■ YOUR GOAL: Go through the records and extract every line with the word "joints".

Extracted data entries
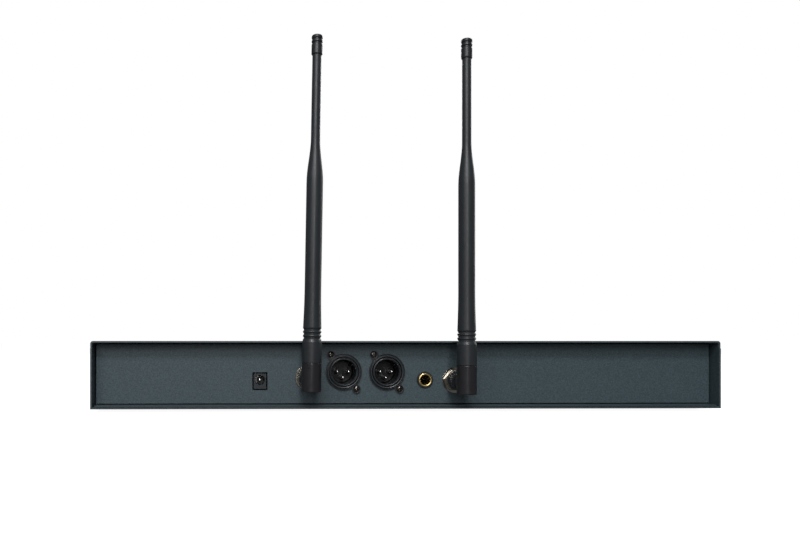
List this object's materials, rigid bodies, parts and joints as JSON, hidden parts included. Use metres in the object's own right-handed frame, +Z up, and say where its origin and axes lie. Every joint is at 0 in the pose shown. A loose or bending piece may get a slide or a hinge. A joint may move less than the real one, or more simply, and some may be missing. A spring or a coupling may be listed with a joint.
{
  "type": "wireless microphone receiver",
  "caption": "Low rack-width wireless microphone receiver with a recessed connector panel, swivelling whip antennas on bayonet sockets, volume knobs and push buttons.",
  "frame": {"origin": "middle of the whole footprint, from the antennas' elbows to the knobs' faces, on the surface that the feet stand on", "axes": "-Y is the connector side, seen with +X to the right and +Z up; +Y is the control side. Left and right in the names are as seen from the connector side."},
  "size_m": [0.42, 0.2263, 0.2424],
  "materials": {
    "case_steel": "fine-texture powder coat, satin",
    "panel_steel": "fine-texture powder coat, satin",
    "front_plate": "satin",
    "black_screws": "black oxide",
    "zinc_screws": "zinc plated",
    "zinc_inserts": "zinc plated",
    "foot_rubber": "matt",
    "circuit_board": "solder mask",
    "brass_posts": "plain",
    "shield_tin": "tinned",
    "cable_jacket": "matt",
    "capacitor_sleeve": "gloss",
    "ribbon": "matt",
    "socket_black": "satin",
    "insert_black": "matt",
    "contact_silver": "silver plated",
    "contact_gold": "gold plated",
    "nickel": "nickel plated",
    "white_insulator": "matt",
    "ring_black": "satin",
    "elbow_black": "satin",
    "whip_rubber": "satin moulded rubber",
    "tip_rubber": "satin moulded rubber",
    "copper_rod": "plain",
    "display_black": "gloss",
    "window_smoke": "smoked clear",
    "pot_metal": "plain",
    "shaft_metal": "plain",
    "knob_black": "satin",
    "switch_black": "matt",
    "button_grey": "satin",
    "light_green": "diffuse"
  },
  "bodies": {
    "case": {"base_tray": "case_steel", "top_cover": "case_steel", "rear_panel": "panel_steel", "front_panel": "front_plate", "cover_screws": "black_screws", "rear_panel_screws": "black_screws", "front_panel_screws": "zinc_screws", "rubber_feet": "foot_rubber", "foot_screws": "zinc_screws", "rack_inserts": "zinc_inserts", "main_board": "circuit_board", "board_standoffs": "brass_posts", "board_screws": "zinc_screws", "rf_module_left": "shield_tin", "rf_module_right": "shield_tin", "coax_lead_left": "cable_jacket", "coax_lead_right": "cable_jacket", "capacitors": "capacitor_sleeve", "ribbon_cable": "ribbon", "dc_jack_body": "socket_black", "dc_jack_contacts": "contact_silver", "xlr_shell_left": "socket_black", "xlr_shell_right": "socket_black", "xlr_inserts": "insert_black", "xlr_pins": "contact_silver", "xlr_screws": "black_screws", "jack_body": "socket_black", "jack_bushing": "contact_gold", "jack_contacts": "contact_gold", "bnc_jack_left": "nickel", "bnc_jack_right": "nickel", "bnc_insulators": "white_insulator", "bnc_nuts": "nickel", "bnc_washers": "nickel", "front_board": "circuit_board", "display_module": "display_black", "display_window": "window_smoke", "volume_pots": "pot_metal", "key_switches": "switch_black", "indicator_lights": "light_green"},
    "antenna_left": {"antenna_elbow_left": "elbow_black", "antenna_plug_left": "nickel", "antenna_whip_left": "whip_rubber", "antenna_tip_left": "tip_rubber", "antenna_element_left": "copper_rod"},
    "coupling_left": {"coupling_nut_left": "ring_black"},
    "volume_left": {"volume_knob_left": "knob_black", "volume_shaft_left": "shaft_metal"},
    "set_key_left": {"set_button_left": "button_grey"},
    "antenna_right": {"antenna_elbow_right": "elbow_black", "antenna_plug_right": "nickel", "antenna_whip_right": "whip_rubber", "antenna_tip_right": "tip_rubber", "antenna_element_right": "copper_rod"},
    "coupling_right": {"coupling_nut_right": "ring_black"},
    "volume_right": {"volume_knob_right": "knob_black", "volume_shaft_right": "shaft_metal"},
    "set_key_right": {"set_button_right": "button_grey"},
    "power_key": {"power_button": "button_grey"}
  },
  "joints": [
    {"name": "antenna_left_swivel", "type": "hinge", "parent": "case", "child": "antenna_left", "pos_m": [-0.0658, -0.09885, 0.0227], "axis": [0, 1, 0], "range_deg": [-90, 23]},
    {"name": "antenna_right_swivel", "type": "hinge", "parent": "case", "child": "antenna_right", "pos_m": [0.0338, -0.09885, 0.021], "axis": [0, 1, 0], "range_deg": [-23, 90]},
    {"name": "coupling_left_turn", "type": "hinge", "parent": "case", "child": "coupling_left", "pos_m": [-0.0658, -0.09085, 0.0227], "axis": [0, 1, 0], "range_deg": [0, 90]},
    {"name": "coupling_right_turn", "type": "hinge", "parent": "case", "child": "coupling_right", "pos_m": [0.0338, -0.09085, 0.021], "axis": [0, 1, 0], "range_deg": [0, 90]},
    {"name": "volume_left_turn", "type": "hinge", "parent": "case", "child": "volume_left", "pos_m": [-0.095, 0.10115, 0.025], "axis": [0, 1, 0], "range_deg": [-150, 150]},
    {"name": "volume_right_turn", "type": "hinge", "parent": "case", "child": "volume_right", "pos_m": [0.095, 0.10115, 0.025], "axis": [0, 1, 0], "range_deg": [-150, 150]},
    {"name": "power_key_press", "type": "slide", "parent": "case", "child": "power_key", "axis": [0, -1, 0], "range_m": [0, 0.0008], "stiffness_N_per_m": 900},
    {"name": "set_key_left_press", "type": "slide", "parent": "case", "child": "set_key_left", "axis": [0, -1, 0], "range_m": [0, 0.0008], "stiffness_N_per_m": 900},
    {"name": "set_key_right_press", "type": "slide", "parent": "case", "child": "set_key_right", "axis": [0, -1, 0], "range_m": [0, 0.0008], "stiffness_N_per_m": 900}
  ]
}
---
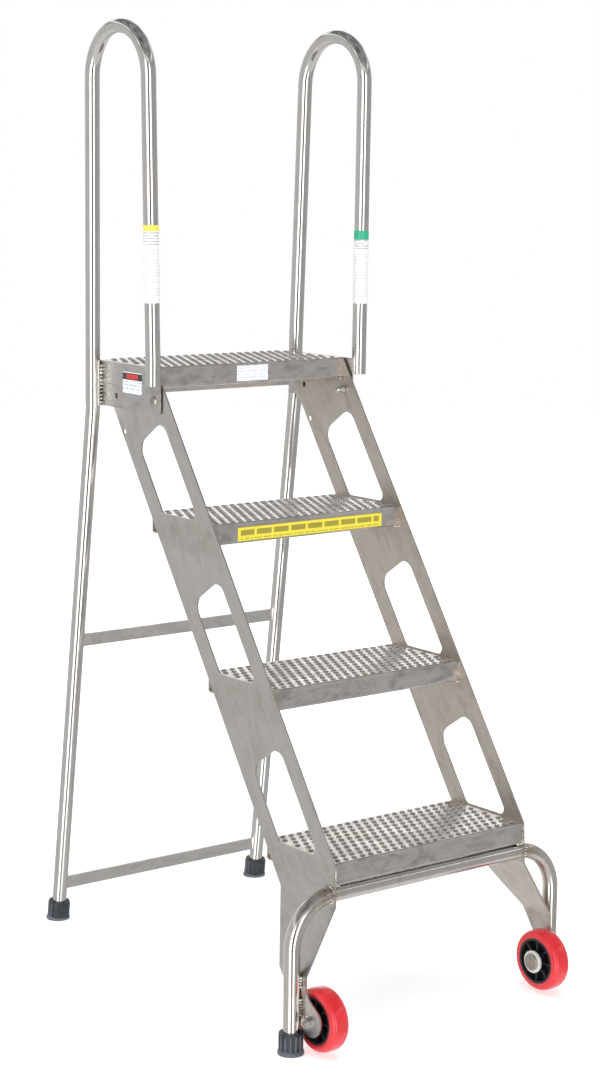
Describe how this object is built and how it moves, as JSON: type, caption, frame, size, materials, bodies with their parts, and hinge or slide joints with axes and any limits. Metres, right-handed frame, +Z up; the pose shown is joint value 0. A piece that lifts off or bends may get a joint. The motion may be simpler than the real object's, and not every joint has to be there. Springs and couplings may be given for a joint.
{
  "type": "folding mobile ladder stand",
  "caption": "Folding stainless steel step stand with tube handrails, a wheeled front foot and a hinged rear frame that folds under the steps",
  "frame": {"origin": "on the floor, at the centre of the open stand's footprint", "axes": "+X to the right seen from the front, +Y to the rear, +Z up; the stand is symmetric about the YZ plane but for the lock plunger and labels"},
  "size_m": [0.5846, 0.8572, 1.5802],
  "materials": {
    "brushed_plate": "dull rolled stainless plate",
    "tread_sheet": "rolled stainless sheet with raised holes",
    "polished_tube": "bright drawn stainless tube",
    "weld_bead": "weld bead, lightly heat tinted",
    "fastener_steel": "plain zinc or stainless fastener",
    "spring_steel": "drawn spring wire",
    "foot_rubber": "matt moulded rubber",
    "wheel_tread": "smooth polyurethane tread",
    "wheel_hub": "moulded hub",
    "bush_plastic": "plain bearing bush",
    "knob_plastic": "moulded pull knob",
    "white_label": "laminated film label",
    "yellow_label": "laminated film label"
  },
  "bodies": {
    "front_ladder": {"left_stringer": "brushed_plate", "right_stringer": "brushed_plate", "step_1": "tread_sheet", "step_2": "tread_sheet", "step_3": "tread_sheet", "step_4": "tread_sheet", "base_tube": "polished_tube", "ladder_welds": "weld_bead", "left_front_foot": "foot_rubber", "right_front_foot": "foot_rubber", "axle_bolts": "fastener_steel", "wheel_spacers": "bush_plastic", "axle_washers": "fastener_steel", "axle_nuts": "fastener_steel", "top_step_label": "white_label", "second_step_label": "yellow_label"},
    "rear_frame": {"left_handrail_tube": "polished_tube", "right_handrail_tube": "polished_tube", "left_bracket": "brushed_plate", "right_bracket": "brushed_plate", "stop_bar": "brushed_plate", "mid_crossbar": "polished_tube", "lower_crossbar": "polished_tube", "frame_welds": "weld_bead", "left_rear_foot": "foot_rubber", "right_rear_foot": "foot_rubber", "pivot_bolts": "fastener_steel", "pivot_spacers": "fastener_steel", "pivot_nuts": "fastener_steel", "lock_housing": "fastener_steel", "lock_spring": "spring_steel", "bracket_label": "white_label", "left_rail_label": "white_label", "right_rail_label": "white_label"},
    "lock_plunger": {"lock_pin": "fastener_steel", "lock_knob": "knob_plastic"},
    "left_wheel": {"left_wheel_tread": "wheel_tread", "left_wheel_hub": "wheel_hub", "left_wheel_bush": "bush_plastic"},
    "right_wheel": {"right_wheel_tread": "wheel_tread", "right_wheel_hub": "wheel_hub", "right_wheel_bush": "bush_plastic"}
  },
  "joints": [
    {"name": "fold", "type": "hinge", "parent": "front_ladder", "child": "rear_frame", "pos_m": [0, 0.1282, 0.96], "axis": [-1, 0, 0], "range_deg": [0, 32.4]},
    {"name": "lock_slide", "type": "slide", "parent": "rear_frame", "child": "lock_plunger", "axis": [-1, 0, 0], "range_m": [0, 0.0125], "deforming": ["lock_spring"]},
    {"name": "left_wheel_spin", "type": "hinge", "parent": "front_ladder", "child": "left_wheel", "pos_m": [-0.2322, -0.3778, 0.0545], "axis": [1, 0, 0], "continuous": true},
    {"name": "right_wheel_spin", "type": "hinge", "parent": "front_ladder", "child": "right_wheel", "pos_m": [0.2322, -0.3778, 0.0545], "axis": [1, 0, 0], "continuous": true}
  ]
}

■ WRITTEN ANSWER:
List this object's materials, rigid bodies, parts and joints as JSON, hidden parts included. Use metres in the object's own right-handed frame, +Z up, and say where its origin and axes lie. Every joint is at 0 in the pose shown. A loose or bending piece may get a slide or a hinge. A joint may move less than the real one, or more simply, and some may be missing. A spring or a coupling may be listed with a joint.
  "joints": [
Describe how this object is built and how it moves, as JSON: type, caption, frame, size, materials, bodies with their parts, and hinge or slide joints with axes and any limits. Metres, right-handed frame, +Z up; the pose shown is joint value 0. A piece that lifts off or bends may get a joint. The motion may be simpler than the real object's, and not every joint has to be there. Springs and couplings may be given for a joint.
  "joints": [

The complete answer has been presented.